EXERCISE TASK:
Reproduce exactly the final portion of the data: every line from the one containing "imported = [obj" through the last line, inclusive.
-- START DATASET RECORDS --
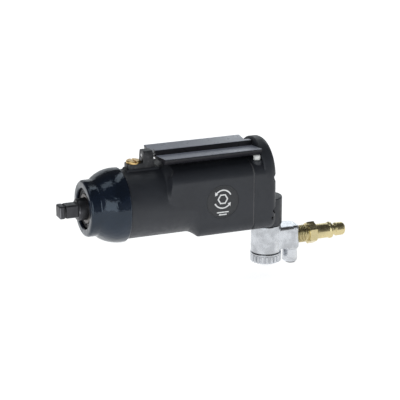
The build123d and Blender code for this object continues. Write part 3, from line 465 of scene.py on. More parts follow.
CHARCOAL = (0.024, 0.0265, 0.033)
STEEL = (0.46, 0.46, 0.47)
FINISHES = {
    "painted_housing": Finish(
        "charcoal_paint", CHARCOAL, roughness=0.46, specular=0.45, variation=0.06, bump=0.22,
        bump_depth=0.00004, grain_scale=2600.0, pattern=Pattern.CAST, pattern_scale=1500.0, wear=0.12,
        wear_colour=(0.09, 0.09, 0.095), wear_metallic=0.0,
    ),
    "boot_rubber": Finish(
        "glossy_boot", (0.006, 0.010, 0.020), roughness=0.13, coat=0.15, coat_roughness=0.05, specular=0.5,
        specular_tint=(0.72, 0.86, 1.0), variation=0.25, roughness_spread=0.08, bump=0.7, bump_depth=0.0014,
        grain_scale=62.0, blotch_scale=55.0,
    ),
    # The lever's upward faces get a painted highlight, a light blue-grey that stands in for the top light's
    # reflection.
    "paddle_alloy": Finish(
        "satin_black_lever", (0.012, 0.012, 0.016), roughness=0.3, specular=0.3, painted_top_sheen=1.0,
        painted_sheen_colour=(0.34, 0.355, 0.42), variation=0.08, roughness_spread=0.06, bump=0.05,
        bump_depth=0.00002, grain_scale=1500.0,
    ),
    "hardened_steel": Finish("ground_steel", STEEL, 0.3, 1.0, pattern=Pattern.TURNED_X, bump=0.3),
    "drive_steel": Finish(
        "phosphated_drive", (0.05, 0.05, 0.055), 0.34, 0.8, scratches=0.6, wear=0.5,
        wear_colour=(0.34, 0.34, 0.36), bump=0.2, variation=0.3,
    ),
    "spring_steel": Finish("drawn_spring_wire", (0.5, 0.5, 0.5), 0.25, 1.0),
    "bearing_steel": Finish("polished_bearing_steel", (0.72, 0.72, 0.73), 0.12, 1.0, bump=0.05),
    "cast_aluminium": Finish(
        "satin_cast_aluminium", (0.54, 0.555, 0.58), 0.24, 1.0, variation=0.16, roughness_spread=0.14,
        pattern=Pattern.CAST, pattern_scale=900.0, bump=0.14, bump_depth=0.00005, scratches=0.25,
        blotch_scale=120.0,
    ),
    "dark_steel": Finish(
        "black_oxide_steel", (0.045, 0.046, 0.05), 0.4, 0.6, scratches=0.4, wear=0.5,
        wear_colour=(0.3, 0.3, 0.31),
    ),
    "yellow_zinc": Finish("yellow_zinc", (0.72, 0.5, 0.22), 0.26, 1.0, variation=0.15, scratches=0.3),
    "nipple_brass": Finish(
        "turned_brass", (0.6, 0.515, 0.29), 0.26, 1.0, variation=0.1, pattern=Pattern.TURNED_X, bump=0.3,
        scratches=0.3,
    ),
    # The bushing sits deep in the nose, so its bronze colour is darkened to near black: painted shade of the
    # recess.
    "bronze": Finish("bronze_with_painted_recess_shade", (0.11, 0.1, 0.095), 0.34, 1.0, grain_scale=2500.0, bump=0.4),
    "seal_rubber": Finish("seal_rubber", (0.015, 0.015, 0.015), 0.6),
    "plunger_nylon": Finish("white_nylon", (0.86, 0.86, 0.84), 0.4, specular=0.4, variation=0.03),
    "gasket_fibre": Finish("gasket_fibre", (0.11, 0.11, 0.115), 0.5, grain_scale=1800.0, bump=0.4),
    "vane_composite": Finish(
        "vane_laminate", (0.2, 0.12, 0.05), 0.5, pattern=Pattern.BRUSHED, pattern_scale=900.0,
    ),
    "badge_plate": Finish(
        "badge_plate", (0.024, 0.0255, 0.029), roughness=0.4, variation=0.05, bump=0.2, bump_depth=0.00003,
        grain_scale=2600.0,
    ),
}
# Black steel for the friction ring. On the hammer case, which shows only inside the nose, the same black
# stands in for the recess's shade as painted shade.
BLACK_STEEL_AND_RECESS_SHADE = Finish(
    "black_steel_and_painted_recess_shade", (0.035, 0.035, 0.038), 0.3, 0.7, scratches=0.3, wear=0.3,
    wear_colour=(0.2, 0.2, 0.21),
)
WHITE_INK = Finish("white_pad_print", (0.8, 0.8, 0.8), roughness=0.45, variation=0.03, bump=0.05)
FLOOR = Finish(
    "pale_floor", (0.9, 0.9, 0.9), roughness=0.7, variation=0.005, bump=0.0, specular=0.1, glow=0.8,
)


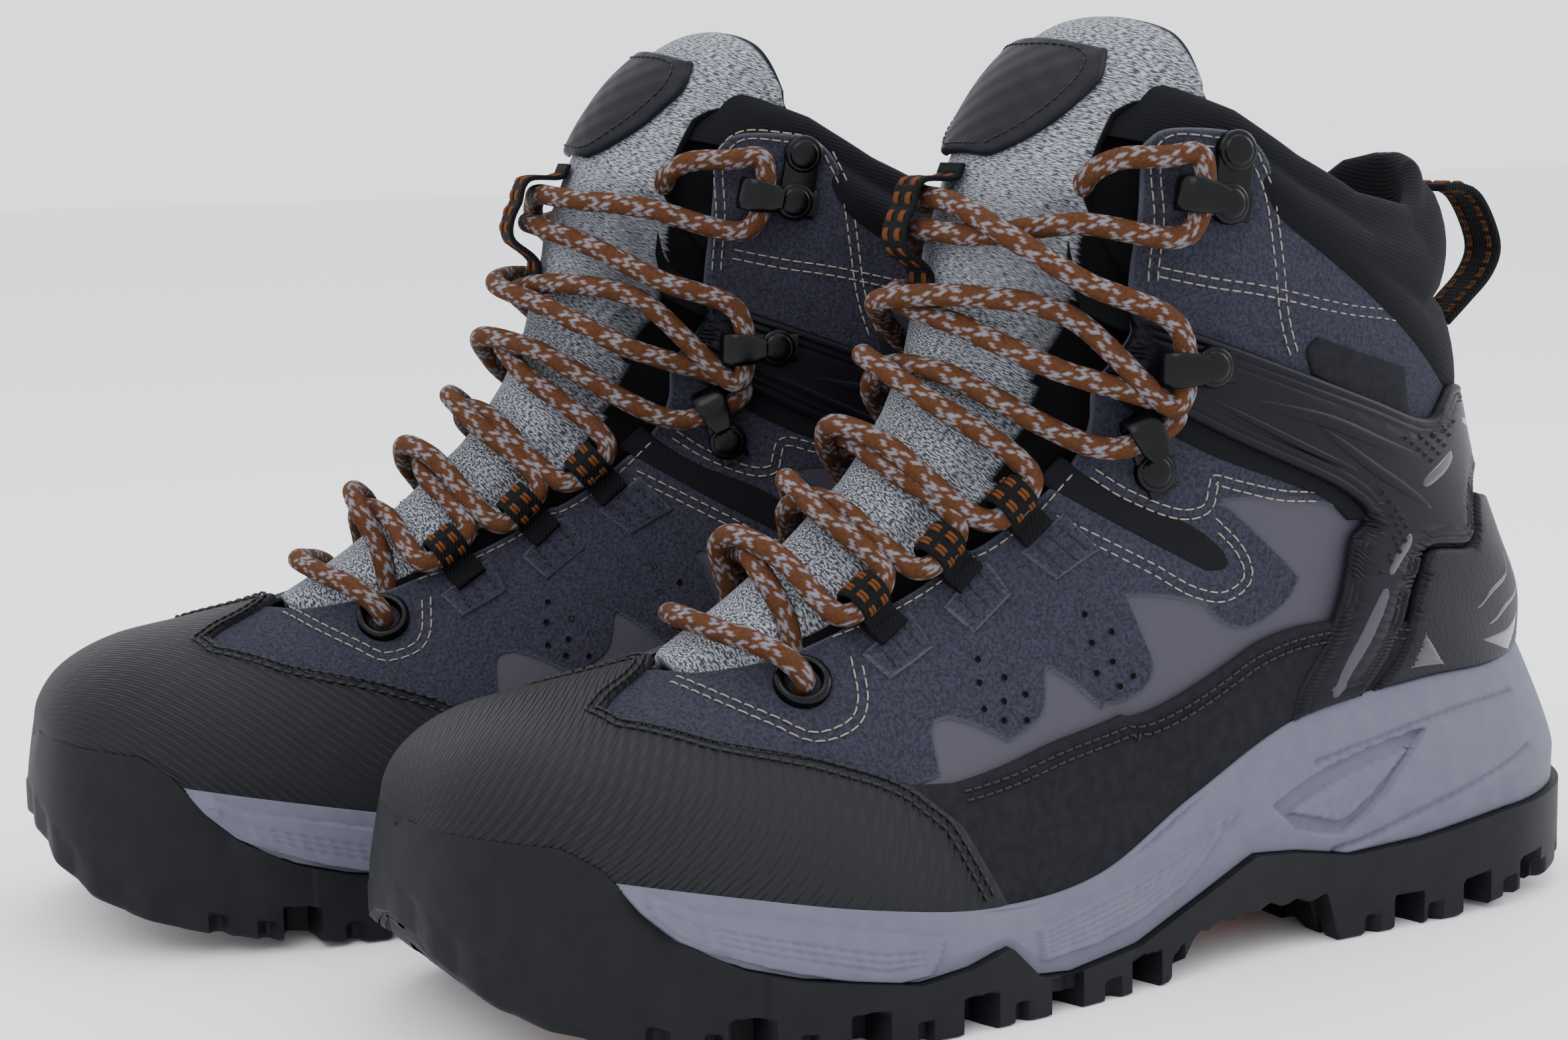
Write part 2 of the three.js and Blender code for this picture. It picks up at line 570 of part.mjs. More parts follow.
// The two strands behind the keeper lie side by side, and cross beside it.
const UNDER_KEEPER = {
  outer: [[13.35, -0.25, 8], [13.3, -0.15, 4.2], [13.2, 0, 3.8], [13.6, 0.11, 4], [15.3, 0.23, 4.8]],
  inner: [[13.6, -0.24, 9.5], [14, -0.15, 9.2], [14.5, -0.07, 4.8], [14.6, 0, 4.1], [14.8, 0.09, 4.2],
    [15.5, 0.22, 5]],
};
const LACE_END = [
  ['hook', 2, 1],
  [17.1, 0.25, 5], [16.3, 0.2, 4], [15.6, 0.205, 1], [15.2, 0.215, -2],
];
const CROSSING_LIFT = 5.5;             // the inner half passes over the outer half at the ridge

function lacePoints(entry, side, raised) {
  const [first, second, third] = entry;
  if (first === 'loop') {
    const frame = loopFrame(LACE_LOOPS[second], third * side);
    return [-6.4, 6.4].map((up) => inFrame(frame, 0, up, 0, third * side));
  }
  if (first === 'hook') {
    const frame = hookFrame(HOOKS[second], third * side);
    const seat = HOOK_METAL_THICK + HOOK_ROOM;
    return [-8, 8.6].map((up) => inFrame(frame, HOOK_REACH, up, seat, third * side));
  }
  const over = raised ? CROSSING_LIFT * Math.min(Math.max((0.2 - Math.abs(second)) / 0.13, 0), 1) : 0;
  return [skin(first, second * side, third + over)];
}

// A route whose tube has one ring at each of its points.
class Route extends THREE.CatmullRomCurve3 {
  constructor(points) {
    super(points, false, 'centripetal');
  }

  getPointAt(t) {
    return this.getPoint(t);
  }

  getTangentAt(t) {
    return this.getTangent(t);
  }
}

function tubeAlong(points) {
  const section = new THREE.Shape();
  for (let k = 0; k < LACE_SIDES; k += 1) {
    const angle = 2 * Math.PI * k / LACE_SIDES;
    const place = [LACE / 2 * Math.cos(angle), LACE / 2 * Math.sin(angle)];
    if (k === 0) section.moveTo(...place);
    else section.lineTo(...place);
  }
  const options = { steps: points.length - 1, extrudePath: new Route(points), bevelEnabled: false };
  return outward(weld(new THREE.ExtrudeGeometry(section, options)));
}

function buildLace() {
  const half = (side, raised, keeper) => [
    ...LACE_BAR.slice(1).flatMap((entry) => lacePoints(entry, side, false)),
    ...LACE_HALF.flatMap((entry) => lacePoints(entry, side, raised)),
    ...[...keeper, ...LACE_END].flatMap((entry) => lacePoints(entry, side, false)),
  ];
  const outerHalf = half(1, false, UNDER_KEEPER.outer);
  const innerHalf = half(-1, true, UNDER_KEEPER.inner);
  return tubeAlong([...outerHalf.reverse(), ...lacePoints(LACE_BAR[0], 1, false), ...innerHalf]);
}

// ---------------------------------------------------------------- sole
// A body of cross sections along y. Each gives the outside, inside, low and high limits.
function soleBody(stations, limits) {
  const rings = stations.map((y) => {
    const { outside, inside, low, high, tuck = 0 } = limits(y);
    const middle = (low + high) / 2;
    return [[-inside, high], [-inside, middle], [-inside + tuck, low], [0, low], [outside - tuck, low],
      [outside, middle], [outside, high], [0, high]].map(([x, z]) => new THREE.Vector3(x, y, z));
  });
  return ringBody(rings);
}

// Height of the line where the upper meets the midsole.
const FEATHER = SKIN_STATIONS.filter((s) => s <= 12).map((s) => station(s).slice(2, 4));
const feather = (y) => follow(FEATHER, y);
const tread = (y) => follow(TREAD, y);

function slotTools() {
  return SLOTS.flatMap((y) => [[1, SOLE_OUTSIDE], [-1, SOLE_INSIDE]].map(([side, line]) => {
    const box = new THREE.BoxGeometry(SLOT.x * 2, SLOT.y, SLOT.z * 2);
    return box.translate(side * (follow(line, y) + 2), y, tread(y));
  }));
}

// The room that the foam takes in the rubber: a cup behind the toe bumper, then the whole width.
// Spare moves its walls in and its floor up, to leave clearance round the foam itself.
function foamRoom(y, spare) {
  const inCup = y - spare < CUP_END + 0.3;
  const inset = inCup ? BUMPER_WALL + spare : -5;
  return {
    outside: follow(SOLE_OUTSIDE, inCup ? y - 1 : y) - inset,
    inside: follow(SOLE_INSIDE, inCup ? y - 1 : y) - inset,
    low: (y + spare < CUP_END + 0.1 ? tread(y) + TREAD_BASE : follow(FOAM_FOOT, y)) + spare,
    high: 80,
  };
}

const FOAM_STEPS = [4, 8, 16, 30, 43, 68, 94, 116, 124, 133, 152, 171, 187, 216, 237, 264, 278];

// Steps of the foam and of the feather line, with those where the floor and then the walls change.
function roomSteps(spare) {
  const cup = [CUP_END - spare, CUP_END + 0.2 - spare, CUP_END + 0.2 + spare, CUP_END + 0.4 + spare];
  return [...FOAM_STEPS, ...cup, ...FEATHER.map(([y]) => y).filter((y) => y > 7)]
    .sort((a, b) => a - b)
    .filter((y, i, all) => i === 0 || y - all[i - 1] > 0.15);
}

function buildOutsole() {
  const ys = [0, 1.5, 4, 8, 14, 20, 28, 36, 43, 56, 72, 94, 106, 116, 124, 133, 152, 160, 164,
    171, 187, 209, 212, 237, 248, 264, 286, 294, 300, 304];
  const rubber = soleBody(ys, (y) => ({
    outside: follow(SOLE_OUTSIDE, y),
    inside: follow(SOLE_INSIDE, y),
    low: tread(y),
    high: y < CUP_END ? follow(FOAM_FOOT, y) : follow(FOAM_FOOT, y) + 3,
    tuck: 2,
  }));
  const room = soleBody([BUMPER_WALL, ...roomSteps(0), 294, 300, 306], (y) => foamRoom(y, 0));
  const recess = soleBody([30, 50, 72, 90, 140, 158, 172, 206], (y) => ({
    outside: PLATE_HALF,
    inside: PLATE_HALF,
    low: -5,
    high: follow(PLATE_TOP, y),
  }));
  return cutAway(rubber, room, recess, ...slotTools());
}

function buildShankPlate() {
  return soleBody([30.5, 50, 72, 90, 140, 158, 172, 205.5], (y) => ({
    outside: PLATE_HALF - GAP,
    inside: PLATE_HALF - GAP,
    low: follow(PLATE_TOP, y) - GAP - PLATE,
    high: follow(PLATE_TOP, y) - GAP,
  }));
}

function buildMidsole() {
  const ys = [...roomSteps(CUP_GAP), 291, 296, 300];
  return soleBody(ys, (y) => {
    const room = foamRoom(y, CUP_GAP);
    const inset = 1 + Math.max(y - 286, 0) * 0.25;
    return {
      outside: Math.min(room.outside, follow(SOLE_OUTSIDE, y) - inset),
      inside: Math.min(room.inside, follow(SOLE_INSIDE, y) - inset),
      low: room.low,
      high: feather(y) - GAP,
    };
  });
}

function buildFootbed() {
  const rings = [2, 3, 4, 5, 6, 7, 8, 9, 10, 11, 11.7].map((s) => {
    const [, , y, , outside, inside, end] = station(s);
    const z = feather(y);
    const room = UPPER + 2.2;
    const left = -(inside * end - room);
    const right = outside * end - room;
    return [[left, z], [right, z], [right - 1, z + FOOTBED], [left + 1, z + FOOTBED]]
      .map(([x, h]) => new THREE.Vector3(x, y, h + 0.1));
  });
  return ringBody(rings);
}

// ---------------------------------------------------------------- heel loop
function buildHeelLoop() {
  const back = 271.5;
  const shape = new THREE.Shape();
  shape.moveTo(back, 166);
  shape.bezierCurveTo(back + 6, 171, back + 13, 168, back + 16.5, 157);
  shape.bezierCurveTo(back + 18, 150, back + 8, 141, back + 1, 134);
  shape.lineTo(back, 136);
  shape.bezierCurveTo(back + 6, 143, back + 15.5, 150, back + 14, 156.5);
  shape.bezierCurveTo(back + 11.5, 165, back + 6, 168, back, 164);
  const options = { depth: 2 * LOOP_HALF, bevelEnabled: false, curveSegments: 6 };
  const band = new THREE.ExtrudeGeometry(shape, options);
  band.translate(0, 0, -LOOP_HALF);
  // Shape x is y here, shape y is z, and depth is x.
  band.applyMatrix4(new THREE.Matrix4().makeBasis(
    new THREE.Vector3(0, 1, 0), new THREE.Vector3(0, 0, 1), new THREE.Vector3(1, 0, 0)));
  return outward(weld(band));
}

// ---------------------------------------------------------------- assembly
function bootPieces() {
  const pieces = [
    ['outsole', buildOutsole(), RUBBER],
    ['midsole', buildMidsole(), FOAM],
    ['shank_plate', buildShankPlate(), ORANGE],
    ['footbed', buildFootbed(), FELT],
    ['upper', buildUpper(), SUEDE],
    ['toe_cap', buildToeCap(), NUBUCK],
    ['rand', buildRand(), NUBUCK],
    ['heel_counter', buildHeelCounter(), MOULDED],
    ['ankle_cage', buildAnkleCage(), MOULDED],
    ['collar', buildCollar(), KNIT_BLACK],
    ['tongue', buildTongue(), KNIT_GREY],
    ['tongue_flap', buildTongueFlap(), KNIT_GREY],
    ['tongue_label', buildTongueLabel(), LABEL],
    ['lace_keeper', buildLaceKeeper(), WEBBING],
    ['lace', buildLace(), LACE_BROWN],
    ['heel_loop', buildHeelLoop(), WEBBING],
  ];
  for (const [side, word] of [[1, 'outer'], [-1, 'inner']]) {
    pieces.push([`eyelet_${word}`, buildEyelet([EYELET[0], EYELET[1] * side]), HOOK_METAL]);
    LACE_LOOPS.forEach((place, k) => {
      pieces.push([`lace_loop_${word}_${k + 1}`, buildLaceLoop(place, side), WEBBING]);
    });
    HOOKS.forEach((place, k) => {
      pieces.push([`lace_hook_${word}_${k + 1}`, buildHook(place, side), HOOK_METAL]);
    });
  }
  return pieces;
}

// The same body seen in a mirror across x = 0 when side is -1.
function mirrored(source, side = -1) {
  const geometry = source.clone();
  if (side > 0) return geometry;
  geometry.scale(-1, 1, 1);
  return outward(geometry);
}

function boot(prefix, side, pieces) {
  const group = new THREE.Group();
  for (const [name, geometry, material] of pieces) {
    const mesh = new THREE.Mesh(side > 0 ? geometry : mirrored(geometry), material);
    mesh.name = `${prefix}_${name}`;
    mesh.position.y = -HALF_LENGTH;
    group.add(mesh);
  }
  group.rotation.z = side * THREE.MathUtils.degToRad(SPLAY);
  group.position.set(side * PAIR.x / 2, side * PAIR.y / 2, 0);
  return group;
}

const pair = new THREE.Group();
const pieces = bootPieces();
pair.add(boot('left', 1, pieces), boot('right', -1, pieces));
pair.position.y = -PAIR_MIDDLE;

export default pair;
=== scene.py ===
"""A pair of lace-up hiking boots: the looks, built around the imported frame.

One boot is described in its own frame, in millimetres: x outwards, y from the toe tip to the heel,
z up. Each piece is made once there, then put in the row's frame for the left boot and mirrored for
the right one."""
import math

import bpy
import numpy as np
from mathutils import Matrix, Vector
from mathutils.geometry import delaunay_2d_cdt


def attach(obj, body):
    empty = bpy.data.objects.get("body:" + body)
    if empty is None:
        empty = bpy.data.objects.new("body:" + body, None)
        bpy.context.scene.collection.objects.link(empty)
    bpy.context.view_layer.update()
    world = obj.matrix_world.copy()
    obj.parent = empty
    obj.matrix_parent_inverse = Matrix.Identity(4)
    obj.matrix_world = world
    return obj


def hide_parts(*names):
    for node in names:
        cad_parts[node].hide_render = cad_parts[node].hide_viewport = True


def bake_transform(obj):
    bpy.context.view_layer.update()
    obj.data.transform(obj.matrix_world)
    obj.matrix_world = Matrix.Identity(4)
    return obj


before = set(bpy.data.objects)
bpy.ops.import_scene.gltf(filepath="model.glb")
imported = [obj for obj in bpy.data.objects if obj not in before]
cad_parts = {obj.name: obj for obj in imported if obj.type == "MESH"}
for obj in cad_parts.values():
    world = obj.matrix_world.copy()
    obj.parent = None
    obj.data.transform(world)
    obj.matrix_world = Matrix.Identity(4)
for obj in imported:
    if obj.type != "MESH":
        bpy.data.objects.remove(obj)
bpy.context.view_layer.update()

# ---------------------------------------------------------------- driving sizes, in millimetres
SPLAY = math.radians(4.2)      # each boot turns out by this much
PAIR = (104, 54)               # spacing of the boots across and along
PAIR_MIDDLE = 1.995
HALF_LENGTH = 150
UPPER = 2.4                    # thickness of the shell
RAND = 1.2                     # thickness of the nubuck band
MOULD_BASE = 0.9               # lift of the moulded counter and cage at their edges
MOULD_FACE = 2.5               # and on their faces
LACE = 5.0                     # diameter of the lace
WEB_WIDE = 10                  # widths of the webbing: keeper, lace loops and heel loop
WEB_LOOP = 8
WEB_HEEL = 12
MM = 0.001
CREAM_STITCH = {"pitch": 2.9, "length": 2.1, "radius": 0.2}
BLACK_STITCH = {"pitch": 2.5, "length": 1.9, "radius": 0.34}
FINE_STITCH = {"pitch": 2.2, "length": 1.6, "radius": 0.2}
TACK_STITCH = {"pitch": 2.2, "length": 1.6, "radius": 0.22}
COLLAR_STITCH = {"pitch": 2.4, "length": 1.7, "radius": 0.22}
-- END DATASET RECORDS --
OUTPUT:
imported = [obj for obj in bpy.data.objects if obj not in before]
cad_parts = {obj.name: obj for obj in imported if obj.type == "MESH"}
for obj in cad_parts.values():
    world = obj.matrix_world.copy()
    obj.parent = None
    obj.data.transform(world)
    obj.matrix_world = Matrix.Identity(4)
for obj in imported:
    if obj.type != "MESH":
        bpy.data.objects.remove(obj)
bpy.context.view_layer.update()

# ---------------------------------------------------------------- driving sizes, in millimetres
SPLAY = math.radians(4.2)      # each boot turns out by this much
PAIR = (104, 54)               # spacing of the boots across and along
PAIR_MIDDLE = 1.995
HALF_LENGTH = 150
UPPER = 2.4                    # thickness of the shell
RAND = 1.2                     # thickness of the nubuck band
MOULD_BASE = 0.9               # lift of the moulded counter and cage at their edges
MOULD_FACE = 2.5               # and on their faces
LACE = 5.0                     # diameter of the lace
WEB_WIDE = 10                  # widths of the webbing: keeper, lace loops and heel loop
WEB_LOOP = 8
WEB_HEEL = 12
MM = 0.001
CREAM_STITCH = {"pitch": 2.9, "length": 2.1, "radius": 0.2}
BLACK_STITCH = {"pitch": 2.5, "length": 1.9, "radius": 0.34}
FINE_STITCH = {"pitch": 2.2, "length": 1.6, "radius": 0.2}
TACK_STITCH = {"pitch": 2.2, "length": 1.6, "radius": 0.22}
COLLAR_STITCH = {"pitch": 2.4, "length": 1.7, "radius": 0.22}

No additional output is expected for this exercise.